Relatively speaking these stoves will not give out much heat into the room in which they are situated, but they make up for this by burning the fuel better and usually look great. UFL will soon be offering a method to recover significantly more of that heat.
The next thing to do is to ensure that the flue gases achieve a good rising speed. In order to do this, the flue needs to be long and very well insulated. This will ensure that the flue gases rise quickly and pull plenty of fresh replacement air into the combustion chamber.
Next, the air feeding the stove MUST be from a dedicated supply from outside the house. Air from outside is cooler and more dense so there is more in it per unit of volume than in internal warmed air. Also, there is no point heating the air in a room if you are just going to suck it out into the stove and up the flue.
There are a couple of company’s providing stoves with what is sometimes termed ‘air/room sealed ducting kits’. These are dedicated ducts that supply the stove with air from outside.
This is all very fine but how do we get any thermal benefit from burning wood if recovering heat compromises the burning process. The answer is to recover the heat from the top of the insulated flue. A heat exchanger/boiler can be fitted at the top of the insulated flue that can effectively recover heat from the hot flue gases into water (which can be transported to anywhere in the house) without compromising combustion efficiency.

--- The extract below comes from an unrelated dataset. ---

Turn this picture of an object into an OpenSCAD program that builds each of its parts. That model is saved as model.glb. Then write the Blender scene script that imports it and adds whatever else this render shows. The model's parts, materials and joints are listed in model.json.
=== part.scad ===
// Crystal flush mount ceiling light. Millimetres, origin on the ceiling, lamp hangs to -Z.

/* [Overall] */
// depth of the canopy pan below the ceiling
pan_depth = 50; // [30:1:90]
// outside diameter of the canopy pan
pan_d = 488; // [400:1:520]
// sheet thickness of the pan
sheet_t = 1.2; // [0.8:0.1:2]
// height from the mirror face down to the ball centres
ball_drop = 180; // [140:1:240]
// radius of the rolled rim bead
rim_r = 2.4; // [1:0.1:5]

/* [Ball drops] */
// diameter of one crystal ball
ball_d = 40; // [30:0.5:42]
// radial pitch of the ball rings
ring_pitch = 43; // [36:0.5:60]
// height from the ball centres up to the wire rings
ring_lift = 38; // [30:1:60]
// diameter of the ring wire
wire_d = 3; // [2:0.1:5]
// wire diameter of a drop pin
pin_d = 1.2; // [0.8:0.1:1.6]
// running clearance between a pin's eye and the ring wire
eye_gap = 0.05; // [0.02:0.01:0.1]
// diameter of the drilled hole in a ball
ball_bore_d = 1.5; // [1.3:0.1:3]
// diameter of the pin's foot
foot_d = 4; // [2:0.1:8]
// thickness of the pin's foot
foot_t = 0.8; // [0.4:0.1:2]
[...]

There are currently no such devices on the market but there are a few in development. Watch our ‘products’ web pages for new devices because UFL will be bringing such a device to the market soon. But in the meantime, be aware of the compromises that are being made when using wood-burning stoves:- don’t try to extract too much heat from the stove/flue, and ensure that adequate dedicated air supply and flue length is available.